Хотя российское правительство не контролировало введение (первоначальных) санкций, оно могло попытаться контролировать их освещение. При освещении более долгосрочных событий правительство и СМИ вписывали события в рамки выборочно интерпретируемой мифологизированной истории с очевидной целью консолидировать аудиторию против западных санкций и приучить ее к внешней критике российского правительства. Чтобы прояснить исторические рамки, я собрал и проанализировал 3889 ссылок на период с 1975 по 1999 год, сделанных СМИ и политиками при обсуждении санкций и международных отношений в период с 17 июля по 27 октября 2014 года.
Обрамляя текущие события предполагаемыми историческими прецедентами, источники характеризовали российскую неуступчивость как бесстрашное сопротивление попыткам Запада нанести финансовый ущерб России и повторить экономические кризисы 1990-х годов, последовавшие за распадом СССР. По мнению этих источников, непокорность России способствовала метафорическому возвращению к стабильности эпохи Брежнева. Журналисты и политики стремились подчеркнуть сходство между предполагаемой агрессией Запада против России и против СССР, объясняя российские контрмеры аналогией с воображаемой самодостаточностью и стабильностью брежневской и андроповской эпох, которые были идеализированы в постсоветский период (Dubin 2003; Tseplyaev 2014). Такая риторика максимизировала угрозу суверенитету России, отождествляя поведение Запада с поведением конца 1980-х/1990-х годов, и одновременно восстанавливала национальную гордость и доверие к государству, противопоставляя действия России действиям конца 1980-х-1990-х годов.
На практике это означало, что сразу после введения санкций в июле 2014 года СМИ сосредоточились на унижениях 1990-х годов, а затем, по мере усиления критики со стороны Запада, переместились в прошлое, чтобы вспомнить о травме распада и развала СССР при Горбачеве. Позже, в сентябре-октябре 2014 года, СМИ утверждали, что Россия успешно защитила свой суверенитет и вновь вступает в воображаемую эпоху стабильности и престижа, подобную той, что (якобы) была при Брежневе и Андропове. Как и в первом нарративе, здесь присутствовал элемент отвлечения внимания, когда российское правительство и СМИ пытались представить санкции не как результат поддержки Россией отъявленных ополченцев, сбивших с неба 298 человек, а как результат непреходящей западной русофобии, разрушившей СССР.
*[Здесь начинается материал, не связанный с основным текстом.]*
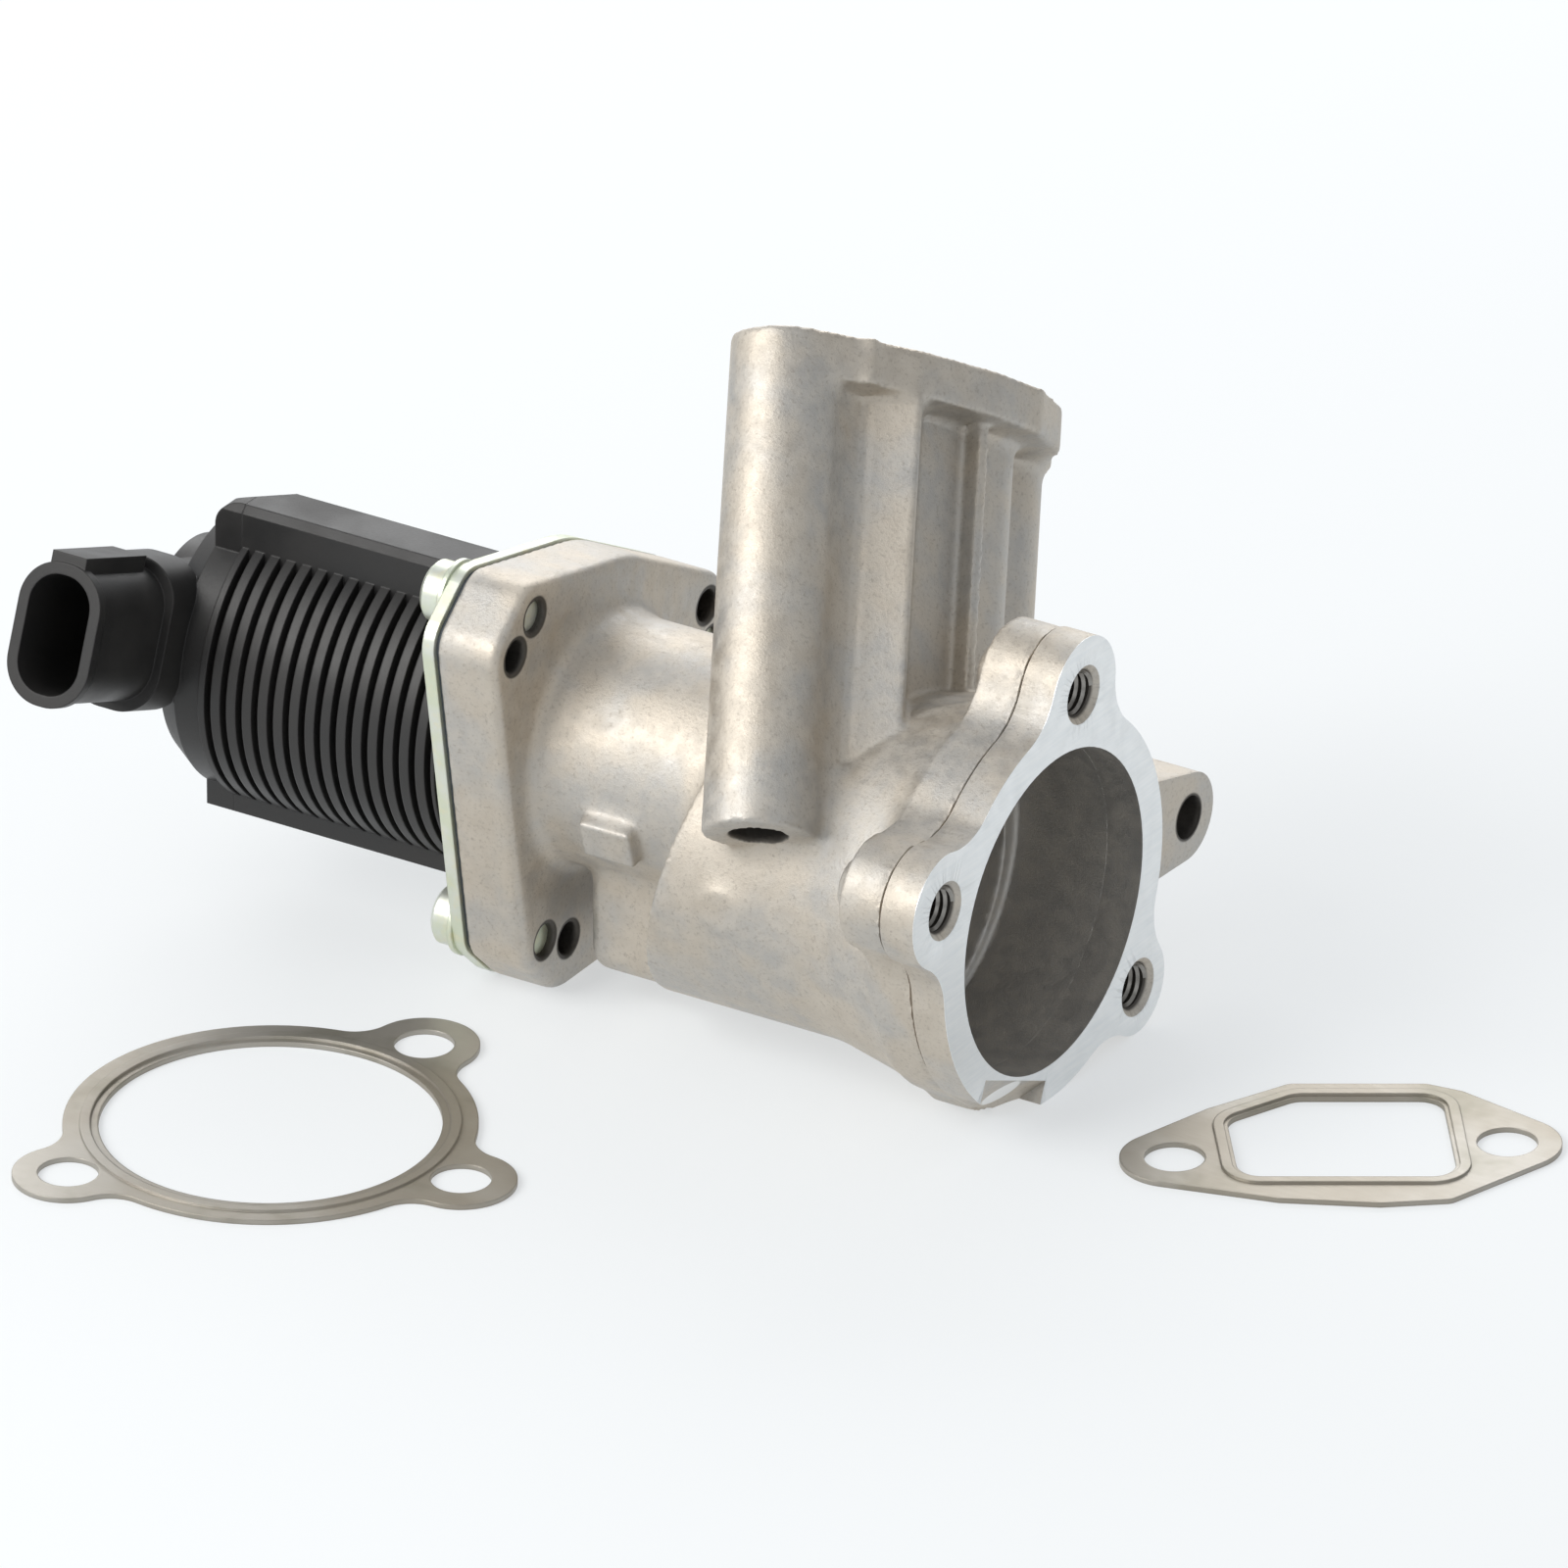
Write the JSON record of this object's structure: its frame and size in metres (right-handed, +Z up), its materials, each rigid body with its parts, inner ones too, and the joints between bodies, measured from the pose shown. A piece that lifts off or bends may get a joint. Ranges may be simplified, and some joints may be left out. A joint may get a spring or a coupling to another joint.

Исторический фрейм-нарратив был развернут в нескольких правительственных интервью (RT на русском 2014a, 2014b; Президет России 2013; Вперед, Новороссия! 2014), но наиболее ярко - Владимиром Путиным на конференции дискуссионного клуба "Валдай" в речи "Мировой порядок: Новые правила или игра без правил". До 2022 года российские элиты рассматривали Валдай как способ формирования мнения на Западе (Satter 2016: xii-xiii). Поэтому отечественные СМИ также широко освещали работу Валдая, акцентируя внимание на моментах или ораторах, которые могли бы послужить доказательством симпатии и уважения Запада к Путину. Речь содержала ряд исторических интерпретаций, которые использовались в предвоенной речи президента в 2022 году, и началась с того, что российский президент подчеркнул важность истории для понимания сегодняшних событий: 'Анализируя сегодняшнюю ситуацию, давайте не забывать уроки истории' (Презид. России 2014е) - ссылка на то, как США своим поведением после холодной войны поставили под угрозу глобальное управление. Путин также упомянул о том, что США присвоили себе незаслуженные полномочия, объявив себя победителями в холодной войне. Поражение России в холодной войне подразумевалось в рамках этой самопровозглашенной победы. Президент закрепил связь с 1990-ми годами, назвав США новыми богачами (Prezident Rossii 2014e ).